'''
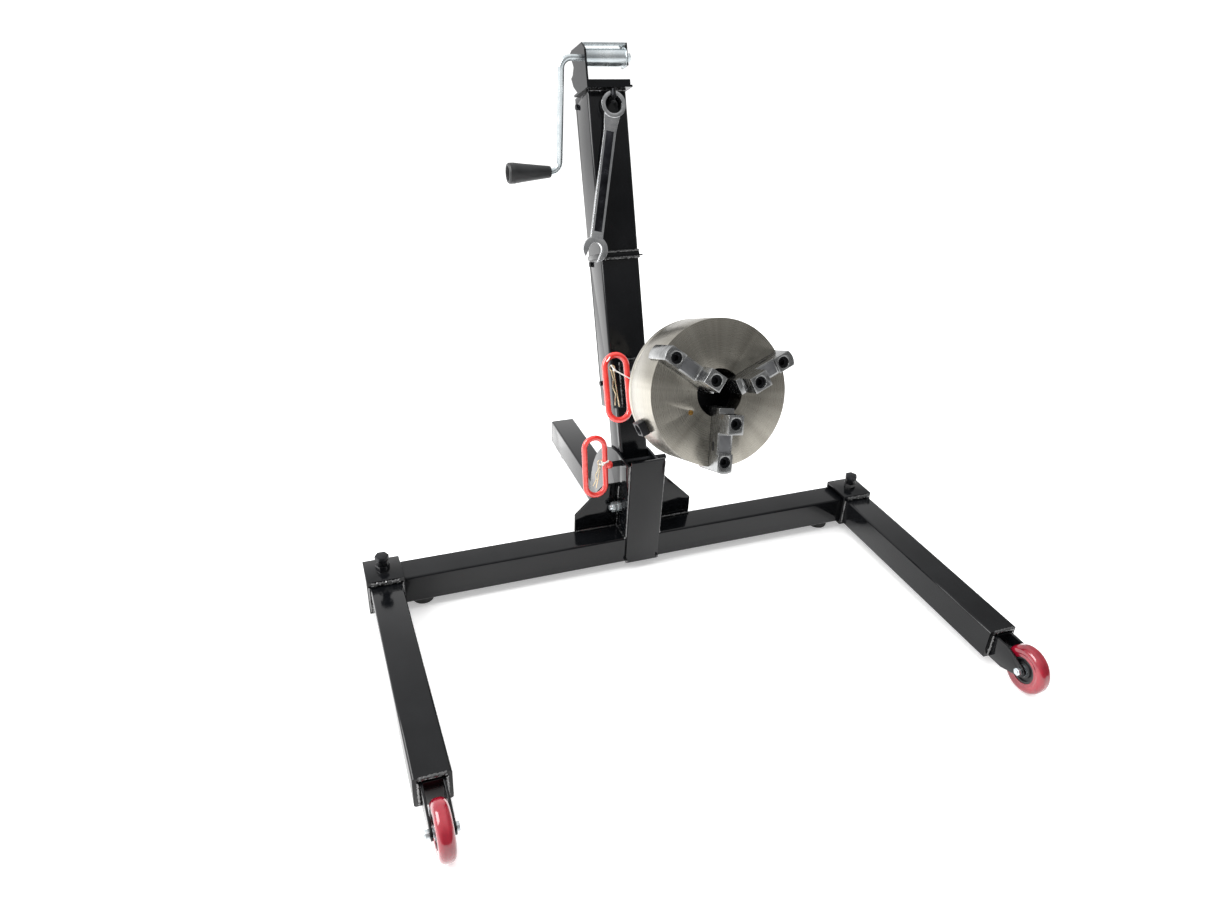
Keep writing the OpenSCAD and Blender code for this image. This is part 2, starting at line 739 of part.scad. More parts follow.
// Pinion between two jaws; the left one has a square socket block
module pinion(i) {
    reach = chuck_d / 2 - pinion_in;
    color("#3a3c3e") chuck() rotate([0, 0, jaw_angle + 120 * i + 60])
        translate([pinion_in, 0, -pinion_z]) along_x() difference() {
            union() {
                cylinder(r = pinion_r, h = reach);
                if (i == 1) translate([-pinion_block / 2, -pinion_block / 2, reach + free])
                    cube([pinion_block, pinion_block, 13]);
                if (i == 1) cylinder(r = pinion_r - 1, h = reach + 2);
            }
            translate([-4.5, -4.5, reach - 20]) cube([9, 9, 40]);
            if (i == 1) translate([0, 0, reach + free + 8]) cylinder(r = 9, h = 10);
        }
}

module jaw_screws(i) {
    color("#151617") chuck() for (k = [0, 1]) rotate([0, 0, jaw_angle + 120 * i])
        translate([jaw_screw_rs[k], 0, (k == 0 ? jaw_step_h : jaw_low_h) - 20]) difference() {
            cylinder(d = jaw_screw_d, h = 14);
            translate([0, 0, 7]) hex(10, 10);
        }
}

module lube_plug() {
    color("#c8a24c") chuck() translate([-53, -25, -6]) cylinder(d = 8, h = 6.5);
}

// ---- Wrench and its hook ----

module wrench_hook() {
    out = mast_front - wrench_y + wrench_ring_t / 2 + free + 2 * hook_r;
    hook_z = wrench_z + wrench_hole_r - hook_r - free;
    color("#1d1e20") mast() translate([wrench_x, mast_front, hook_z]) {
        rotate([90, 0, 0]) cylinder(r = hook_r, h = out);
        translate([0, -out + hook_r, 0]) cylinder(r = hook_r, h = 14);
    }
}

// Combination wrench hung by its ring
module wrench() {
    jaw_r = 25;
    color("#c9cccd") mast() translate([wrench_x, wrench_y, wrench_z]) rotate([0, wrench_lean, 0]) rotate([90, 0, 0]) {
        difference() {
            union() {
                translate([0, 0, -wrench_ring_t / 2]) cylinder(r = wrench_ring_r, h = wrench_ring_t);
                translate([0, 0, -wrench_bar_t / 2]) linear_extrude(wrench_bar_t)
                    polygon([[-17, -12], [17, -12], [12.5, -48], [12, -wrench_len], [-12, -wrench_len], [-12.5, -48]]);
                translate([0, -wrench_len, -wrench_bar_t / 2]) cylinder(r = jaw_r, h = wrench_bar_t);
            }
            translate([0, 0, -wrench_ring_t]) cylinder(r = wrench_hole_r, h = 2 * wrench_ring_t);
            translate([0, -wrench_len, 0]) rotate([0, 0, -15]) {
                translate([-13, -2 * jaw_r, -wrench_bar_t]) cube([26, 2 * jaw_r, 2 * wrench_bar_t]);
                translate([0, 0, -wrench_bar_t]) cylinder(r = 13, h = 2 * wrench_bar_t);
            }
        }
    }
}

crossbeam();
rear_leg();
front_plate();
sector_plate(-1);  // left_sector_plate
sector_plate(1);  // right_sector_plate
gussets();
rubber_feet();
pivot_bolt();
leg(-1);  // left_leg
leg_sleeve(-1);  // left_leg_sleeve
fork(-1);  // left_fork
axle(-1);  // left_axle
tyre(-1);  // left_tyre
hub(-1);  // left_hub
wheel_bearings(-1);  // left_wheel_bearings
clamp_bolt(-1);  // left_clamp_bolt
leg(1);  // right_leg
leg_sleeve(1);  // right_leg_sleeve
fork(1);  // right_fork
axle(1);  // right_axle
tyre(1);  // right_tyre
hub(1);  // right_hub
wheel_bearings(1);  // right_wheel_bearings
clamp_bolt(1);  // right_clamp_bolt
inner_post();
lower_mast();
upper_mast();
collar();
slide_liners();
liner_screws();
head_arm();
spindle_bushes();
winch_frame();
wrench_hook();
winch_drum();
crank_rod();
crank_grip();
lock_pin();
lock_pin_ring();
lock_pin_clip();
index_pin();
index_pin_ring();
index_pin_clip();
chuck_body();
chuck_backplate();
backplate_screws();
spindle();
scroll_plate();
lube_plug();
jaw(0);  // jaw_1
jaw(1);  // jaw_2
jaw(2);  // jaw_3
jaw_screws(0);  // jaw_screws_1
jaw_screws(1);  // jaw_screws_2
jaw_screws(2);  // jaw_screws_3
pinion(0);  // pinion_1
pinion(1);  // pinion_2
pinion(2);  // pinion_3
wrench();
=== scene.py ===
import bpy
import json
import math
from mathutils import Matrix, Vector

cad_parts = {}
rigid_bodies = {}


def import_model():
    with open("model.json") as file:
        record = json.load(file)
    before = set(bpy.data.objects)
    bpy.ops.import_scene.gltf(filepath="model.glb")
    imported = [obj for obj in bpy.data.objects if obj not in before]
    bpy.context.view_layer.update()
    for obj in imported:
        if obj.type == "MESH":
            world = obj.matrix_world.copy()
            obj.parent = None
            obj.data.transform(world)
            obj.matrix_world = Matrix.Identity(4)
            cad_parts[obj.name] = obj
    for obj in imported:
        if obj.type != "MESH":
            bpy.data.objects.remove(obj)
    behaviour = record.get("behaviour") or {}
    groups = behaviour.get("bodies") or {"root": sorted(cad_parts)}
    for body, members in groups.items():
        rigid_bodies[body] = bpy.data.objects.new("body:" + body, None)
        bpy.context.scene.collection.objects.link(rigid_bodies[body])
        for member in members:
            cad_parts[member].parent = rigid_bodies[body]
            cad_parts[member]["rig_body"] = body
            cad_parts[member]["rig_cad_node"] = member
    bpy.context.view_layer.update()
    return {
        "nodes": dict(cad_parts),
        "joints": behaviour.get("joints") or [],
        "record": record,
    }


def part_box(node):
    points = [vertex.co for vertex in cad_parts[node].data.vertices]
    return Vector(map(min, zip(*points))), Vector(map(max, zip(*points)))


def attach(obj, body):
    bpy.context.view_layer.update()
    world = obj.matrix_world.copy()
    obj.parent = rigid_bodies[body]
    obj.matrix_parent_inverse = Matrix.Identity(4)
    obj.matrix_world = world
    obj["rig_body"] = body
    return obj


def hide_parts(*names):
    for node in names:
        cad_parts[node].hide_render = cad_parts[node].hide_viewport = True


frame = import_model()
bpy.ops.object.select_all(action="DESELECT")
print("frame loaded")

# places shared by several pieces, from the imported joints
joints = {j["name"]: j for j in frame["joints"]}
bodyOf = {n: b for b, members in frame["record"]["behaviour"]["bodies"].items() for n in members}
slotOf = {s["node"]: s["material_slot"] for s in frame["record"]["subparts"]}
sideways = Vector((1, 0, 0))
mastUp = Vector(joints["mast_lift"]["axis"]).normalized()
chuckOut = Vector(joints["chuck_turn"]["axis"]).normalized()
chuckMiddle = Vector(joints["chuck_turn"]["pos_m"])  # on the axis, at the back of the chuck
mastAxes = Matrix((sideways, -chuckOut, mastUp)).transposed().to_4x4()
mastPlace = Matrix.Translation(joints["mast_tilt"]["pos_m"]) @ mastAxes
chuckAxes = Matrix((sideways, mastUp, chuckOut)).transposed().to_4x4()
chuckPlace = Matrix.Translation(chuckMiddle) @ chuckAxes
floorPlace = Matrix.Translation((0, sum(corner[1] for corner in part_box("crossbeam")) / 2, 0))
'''
'''
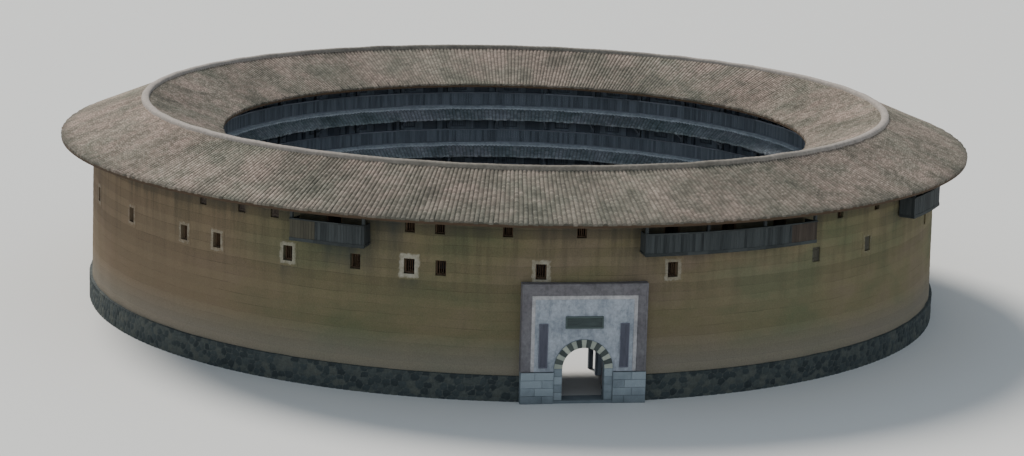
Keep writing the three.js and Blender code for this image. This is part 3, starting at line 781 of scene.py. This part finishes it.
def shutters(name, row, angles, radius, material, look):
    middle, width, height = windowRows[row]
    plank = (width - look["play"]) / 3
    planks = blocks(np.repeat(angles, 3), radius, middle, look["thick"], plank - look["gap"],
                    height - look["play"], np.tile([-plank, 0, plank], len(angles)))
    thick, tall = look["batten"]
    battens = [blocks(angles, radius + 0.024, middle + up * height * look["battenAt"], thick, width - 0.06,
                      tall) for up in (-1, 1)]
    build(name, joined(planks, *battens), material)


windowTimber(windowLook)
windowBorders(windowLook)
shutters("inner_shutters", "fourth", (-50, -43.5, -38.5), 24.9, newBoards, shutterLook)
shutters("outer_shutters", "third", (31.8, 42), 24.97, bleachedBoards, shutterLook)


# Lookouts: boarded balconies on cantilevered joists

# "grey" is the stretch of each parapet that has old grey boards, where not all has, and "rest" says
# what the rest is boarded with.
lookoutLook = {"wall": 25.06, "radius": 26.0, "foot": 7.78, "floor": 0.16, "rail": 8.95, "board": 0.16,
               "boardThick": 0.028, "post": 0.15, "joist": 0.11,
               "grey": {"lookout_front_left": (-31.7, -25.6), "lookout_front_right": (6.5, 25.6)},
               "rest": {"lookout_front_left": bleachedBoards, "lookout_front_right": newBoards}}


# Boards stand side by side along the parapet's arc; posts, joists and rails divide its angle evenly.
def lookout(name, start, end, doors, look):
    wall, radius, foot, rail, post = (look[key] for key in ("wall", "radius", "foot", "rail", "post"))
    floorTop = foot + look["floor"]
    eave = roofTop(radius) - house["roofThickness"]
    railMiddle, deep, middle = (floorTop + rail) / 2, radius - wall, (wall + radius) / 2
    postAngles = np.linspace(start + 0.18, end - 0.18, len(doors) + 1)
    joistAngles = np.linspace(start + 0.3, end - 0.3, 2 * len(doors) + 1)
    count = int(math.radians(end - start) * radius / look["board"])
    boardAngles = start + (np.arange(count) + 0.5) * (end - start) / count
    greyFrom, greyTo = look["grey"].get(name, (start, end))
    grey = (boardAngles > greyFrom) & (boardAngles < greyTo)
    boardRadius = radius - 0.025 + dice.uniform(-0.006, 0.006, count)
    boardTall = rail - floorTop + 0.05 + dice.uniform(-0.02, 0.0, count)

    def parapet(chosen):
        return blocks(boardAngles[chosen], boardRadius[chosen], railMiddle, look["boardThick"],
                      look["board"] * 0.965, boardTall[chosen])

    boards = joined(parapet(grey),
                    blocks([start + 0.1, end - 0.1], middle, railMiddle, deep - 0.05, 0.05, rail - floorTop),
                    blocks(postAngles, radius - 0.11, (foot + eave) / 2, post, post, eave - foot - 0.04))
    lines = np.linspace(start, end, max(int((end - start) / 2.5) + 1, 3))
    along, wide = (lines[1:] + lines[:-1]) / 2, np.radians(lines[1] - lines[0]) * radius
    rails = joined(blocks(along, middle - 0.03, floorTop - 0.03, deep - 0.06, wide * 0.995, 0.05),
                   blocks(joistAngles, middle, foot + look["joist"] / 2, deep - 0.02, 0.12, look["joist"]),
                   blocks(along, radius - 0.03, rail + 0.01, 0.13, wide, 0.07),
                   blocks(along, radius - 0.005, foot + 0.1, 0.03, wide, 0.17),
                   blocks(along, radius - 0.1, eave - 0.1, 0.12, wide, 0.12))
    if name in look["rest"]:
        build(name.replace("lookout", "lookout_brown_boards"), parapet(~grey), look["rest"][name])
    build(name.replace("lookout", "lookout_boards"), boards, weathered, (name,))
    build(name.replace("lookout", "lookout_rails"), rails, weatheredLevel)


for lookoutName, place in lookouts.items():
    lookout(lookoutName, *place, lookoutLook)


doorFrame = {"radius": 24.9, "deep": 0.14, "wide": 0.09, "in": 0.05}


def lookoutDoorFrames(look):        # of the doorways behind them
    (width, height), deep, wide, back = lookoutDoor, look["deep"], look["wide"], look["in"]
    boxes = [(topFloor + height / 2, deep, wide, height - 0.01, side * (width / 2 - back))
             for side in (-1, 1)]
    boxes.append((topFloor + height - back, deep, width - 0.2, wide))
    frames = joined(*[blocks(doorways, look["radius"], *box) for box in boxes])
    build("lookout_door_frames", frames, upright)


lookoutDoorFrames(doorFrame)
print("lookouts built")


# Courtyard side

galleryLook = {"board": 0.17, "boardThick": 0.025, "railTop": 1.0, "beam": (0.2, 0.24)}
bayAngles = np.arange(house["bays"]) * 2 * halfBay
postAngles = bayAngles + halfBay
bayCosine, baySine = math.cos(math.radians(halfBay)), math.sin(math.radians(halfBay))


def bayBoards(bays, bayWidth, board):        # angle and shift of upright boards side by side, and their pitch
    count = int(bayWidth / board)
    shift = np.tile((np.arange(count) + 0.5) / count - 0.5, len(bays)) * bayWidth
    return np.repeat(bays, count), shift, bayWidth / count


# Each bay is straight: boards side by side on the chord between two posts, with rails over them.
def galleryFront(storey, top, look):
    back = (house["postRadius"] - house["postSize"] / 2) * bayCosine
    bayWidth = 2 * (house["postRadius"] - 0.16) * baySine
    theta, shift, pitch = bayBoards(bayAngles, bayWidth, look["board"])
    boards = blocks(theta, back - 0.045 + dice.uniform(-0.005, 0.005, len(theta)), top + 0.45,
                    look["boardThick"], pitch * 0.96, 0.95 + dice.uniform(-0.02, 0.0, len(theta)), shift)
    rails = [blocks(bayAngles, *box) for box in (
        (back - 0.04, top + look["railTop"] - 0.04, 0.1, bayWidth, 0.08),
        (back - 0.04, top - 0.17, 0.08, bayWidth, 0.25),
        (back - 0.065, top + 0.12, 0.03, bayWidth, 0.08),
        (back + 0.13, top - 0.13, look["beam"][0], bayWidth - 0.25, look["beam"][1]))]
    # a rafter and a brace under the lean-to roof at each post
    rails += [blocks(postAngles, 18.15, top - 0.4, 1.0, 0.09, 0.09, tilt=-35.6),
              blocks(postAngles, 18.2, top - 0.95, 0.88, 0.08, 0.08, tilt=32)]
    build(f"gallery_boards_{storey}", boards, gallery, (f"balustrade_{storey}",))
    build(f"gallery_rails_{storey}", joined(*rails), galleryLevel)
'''
'''
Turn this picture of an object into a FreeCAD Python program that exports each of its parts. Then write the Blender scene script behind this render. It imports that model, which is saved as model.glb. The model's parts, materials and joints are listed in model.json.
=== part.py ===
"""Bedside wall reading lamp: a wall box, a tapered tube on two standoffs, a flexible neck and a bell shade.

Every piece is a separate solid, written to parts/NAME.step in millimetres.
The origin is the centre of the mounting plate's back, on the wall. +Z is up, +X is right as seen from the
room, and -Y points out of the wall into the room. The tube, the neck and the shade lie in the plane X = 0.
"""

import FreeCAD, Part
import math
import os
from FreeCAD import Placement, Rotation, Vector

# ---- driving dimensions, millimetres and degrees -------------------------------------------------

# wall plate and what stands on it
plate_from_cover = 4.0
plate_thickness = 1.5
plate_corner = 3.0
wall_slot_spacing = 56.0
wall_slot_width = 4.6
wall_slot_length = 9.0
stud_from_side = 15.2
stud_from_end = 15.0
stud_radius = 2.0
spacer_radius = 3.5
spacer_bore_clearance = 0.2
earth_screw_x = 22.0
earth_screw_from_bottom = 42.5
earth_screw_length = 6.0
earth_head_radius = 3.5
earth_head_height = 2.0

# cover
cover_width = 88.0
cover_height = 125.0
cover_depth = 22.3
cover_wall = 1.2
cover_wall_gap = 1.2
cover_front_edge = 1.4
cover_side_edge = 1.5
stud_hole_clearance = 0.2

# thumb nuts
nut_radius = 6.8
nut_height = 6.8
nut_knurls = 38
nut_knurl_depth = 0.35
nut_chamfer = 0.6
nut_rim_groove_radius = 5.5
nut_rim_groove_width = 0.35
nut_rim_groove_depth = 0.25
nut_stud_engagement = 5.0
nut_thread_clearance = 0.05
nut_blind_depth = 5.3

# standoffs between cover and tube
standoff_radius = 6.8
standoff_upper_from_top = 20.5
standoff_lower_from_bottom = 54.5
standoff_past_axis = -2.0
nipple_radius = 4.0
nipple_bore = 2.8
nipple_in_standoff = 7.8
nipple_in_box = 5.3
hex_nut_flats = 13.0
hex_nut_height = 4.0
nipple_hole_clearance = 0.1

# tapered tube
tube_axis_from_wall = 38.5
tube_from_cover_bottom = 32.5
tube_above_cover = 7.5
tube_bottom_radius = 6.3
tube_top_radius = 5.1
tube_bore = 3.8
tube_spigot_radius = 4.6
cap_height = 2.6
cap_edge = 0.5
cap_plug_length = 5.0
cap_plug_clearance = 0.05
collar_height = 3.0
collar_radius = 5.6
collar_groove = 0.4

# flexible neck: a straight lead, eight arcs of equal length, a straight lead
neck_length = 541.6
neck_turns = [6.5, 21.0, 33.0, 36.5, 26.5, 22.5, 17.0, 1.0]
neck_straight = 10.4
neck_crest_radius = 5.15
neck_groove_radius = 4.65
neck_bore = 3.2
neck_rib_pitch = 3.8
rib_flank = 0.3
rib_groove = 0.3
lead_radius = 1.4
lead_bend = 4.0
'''
## WHAT THE TASK ASKS
Beginning with the line that contains "lock_pin_clip();" and ending with the line that contains "before = set(bpy.data.objects)", repeat exactly those lines and no others.

## RESULT FOR THIS EXERCISE
lock_pin_clip();
index_pin();
index_pin_ring();
index_pin_clip();
chuck_body();
chuck_backplate();
backplate_screws();
spindle();
scroll_plate();
lube_plug();
jaw(0);  // jaw_1
jaw(1);  // jaw_2
jaw(2);  // jaw_3
jaw_screws(0);  // jaw_screws_1
jaw_screws(1);  // jaw_screws_2
jaw_screws(2);  // jaw_screws_3
pinion(0);  // pinion_1
pinion(1);  // pinion_2
pinion(2);  // pinion_3
wrench();
=== scene.py ===
import bpy
import json
import math
from mathutils import Matrix, Vector

cad_parts = {}
rigid_bodies = {}


def import_model():
    with open("model.json") as file:
        record = json.load(file)
    before = set(bpy.data.objects)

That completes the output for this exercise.